北陸の峠道
牧谷越
榎坂の次ぎは、やはり牧谷越である。日野山と大山の鞍部にあるこの峠は、南条鯖波から始まる
朝倉街道が越える最初の峠だ。この峠を越え武生五分市・粟田部を通って榎坂の方へつながって
いたのではと思う。南条の牧谷から林道を上がると、ヘヤピンカーブのところから谷沿いに道があっ
たと思われるが、すぐに狭い谷に見上げる様な堰堤があり、これを捲かないと登れない。勿論林道
をずぅーと登れば行けるのだが、今日は反対側、武生市萱谷の方から登ることにして萱谷集落へ向
かう。集落を抜けると、右手に日野山萱谷コース登山口の案内がある。
林道が二股に分かれる処の石仏 この石仏の前の道が本来の峠道と思われる
畑が切れて立派な杉林に入ると、間もなく道は二手に分かれて、そこに石仏の祠がある。右手へ
進むと左手にまた祠が見える。角に石積みがあり、ここから旧道が始まっているらしい。しかし、道
らしいのは石仏の前後数十mだけで、すぐに川を渡るみたいだ。しかし今日は水量が多い。

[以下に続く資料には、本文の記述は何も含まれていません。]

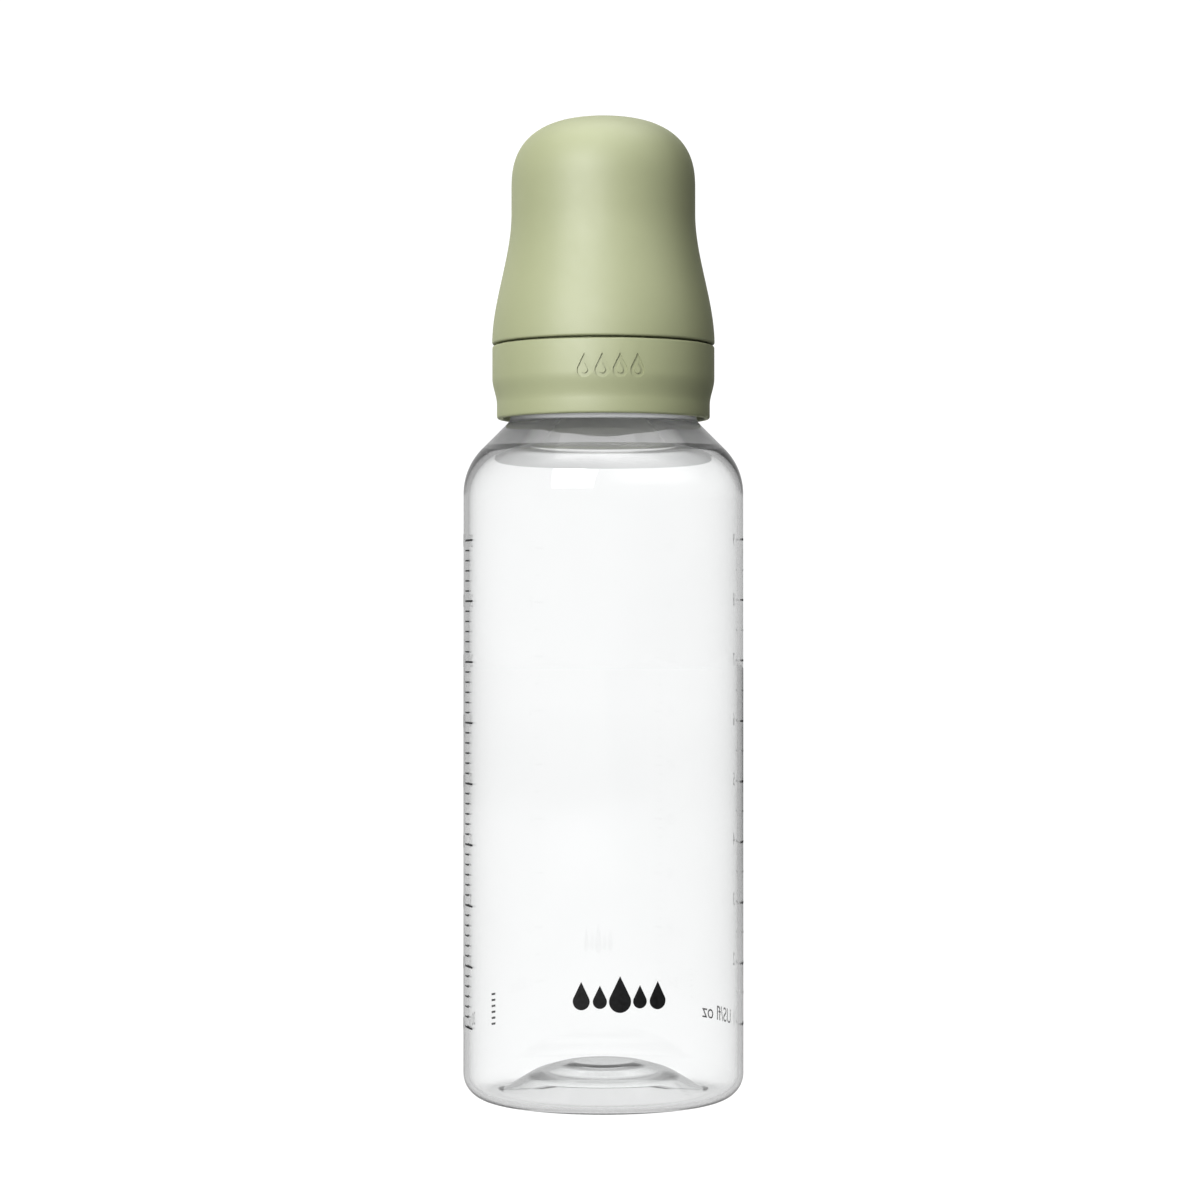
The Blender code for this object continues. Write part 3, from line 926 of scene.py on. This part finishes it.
def make_floor():
    made, tree, shader = new_material("floor")
    tree.nodes.remove(shader)
    glow = node(tree, "ShaderNodeEmission")
    place = node(tree, "ShaderNodeTexCoord").outputs["Object"]
    outer = mapped(tree, parts(tree, place)[0], *FLOOR_MIRRORED, *FLOOR_MIRRORED_EDGE)
    mirrored = outer_or_inner(tree, outer, FLOOR_MIRRORED_INSIDE)
    level = light_level(tree, FLOOR_SEEN, shaded_floor(tree, place), mirrored, FLOOR_LIT)
    tree.links.new(level, glow.inputs["Strength"])
    matte = node(tree, "ShaderNodeBsdfDiffuse")
    matte.inputs["Color"].default_value = (*FLOOR_GREY, 1)
    add = node(tree, "ShaderNodeAddShader")
    tree.links.new(glow.outputs[0], add.inputs[0])
    tree.links.new(matte.outputs[0], add.inputs[1])
    tree.links.new(add.outputs[0], tree.nodes["Material Output"].inputs["Surface"])
    mesh = bpy.data.meshes.new("floor")
    corners = [(x * FLOOR_HALF, y * FLOOR_HALF, FLOOR_Z) for x, y in ((-1, -1), (1, -1), (1, 1), (-1, 1))]
    mesh.from_pydata(corners, [], [(0, 1, 2, 3)])
    mesh.materials.append(made)
    floor = bpy.data.objects.new("floor", mesh)
    bpy.context.collection.objects.link(floor)


def bright_patch(tree, way, height):
    """1 towards the bright patch of wall and 0 away from it. way is a direction and height is its z."""
    toward = node(tree, "ShaderNodeVectorMath", operation="DOT_PRODUCT")
    tree.links.new(way, toward.inputs[0])
    toward.inputs[1].default_value = PATCH_WAY
    patch = node(tree, "ShaderNodeMath", operation="MULTIPLY")
    tree.links.new(mapped(tree, toward.outputs["Value"], 0, 1, *PATCH_EDGE), patch.inputs[0])
    tree.links.new(mapped(tree, height, 0, 1, *PATCH_LOW), patch.inputs[1])
    return patch.outputs[0]


def mirrored_room(tree, way):
    """The room in reflections: a bright ceiling and a bright patch at the front right, and a dark right wall.
    Inside the clear pieces it is plainer, and the back of the ceiling is dim."""
    x, y, z = parts(tree, way)
    high = mapped(tree, z, 0, 1, *CEILING_EDGE)
    ahead = mapped(tree, y, 1, 0, *CEILING_MIDDLE)
    inner_wall = mapped(tree, x, *INSIDE_WALL_GLOW, *INSIDE_WALL_EDGE)
    inner = blended(tree, high, inner_wall, blended(tree, ahead, INSIDE_BACK_GLOW, CEILING_GLOW))
    wall = blended(tree, mapped(tree, x, 0, 1, *RIGHT_WALL_EDGE), WALL_GLOW, RIGHT_WALL_GLOW)
    wall = blended(tree, bright_patch(tree, way, z), wall, PATCH_GLOW)
    return outer_or_inner(tree, blended(tree, high, wall, CEILING_GLOW), inner)


def make_world():
    world = bpy.data.worlds.new("studio")
    world.use_nodes = True
    tree = world.node_tree
    background = tree.nodes["Background"]
    way = node(tree, "ShaderNodeTexCoord").outputs["Generated"]
    lit = mapped(tree, parts(tree, way)[0], *ROOM_LIT, *ROOM_LIT_EDGE)
    level = light_level(tree, ROOM_SEEN, ROOM_THROUGH, mirrored_room(tree, way), lit)
    tree.links.new(level, background.inputs["Strength"])
    background.inputs["Color"].default_value = (1, 1, 1, 1)
    bpy.context.scene.world = world


LIGHT_DISTANCE = 1.0


def softbox(name, compass_deg, elevation_deg, size, power, reflected=True):
    """A rectangular light that faces the middle of the bottle. It shows in reflections only, and in none of
    them when reflected is false."""
    data = bpy.data.lights.new(name, "AREA")
    data.shape = "RECTANGLE"
    data.size, data.size_y = size
    data.energy = power
    light = bpy.data.objects.new(name, data)
    a, e = math.radians(compass_deg), math.radians(elevation_deg)
    back = Vector((math.sin(a) * math.cos(e), -math.cos(a) * math.cos(e), math.sin(e)))
    light.location = Vector((0, 0, (CAD_BOX[0].z + CAD_BOX[1].z) / 2)) + back * LIGHT_DISTANCE
    light.rotation_mode = "QUATERNION"
    light.rotation_quaternion = (-back).to_track_quat("-Z", "Y")
    light.visible_camera = False
    light.visible_transmission = False
    light.visible_glossy = reflected
    bpy.context.collection.objects.link(light)


CAMERA_DISTANCE = 0.660
CAMERA_X = -0.0007
CAMERA_Z = 0.098
AIM_Z = 0.1024
CAMERA_LENS = 96.0  # on a 36 mm sensor


def make_camera():
    data = bpy.data.cameras.new("camera")
    data.lens = CAMERA_LENS
    data.clip_start, data.clip_end = 0.01, 50
    camera = bpy.data.objects.new("camera", data)
    camera.location = (CAMERA_X, -CAMERA_DISTANCE, CAMERA_Z)
    aim = Vector((CAMERA_X, 0, AIM_Z)) - camera.location
    camera.rotation_mode = "QUATERNION"
    camera.rotation_quaternion = aim.to_track_quat("-Z", "Y")
    bpy.context.collection.objects.link(camera)
    bpy.context.scene.camera = camera


CLEAR = clear_plastic("clear_plastic", clearness=0.985, smoothest=0.0, roughest=0.02)
# Frosted plastic whose grey tint (clearness 0.42) is painted shade on the neck under the collar.
FROSTED_SHADED = clear_plastic("frosted_plastic_painted_shade", clearness=0.42, smoothest=0.38, roughest=0.44)
make_bottle(CLEAR, FROSTED_SHADED)
make_teat(silicone())
make_collar(sage_plastic("sage_collar"))
make_cap(sage_plastic("sage_cap"))
make_scales(ink())
make_floor()
make_world()
softbox("key", compass_deg=-25, elevation_deg=21, size=(0.62, 0.58), power=12.6)
softbox("overhead", compass_deg=-20, elevation_deg=78, size=(0.8, 0.8), power=2.2)
softbox("back_left", compass_deg=-145, elevation_deg=18, size=(0.6, 0.6), power=4.0, reflected=False)
make_camera()
bpy.context.scene.view_settings.view_transform = "Standard"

回り込んで向こう岸を歩くが、また渡るみたいで古道と思われるはっきりとした踏み跡はないみたい
なのだ。30分ばかり遊んでしまい、結局2万5千分の1地図の道を辿ることにする。
林道を少し歩いて谷筋の道へ入る。道と云う程のものではないが、石仏の処から歩けばここに来る
はずだ。昔は軍馬が通ったのだから広い道だったのだろうが、とても当時の面影はないようだ。ここ
を通っていたと云うだけだ。沢を離れ歩きやすい斜面に出たと思ったら間もなく林道へ出てしまった。
ところが林道から上の急斜面は雪で、しかも木が生えていない。もともとたよりない踏み跡だから、
こうなるととんと判らない。でも、峠道は峠の前後はハッキリしている場合が多いので、左の尾根を
登って稜線に出て、下りは本来の峠道を降りることにして左の尾根にとりつく。
牧谷峠の石碑
何故かこの尾根には雪がなかったが、急なので常に灌木に掴まって腕力で登る状態で、遅々として
進まない。4・50分掛かって稜線に出た。あとはあまり歩きよくない稜線を峠へ向けて少し下るだけ。
峠には石碑があった。正面には一石一字とあって見たことのない字が彫られている。背面には年号
や人の名前が、両側面にも何か彫られていた。やはり峠の両側にはハッキリと道があり、萱谷側に
は急斜面をじぐざぐに道があるようだ。日野山に向かっても踏み跡が続いていたようだ。
牧谷越は両側とも急斜面で、朝倉街道も随分ときついところに道を設けたものだ。これも軍事的な
理由からだろうか。
左の木の処の稜線に出て中央の低い処の峠へ 峠からは急斜面のじぐざくの峠道を降りる
下りのじぐざぐ道はずぼずぼと、時には股までもぐることもある柔らかい雪で、でも道ははっきりしてい
て25分ほどで林道へ。思案して上を見上げていた処へ降りたのだ。そこからは天気も良くなってきた
ので林道をゆっくり歩いて降りることにした。
雪解け水が轍の跡を流れていたり、あるいは一面に冠水して谷へ流れ落ちていたり、あちこちで水が
激しく流れ落ちる音が聞こえてくる。こうして陽射しを浴びて歩いていると、もう春が来たようにも感じる。
早く車に辿り着きたい一心の時とは違って、余裕をもってゆっくり歩く今日の林道歩きは、とてものどか
で気持ちの良いものでした。
日野山も萱谷コースから登ってこの峠を経由して萱谷に降りれば、ぐるっと回ってこられるので、同じ
道を戻りたくない人にはよいかもしれない。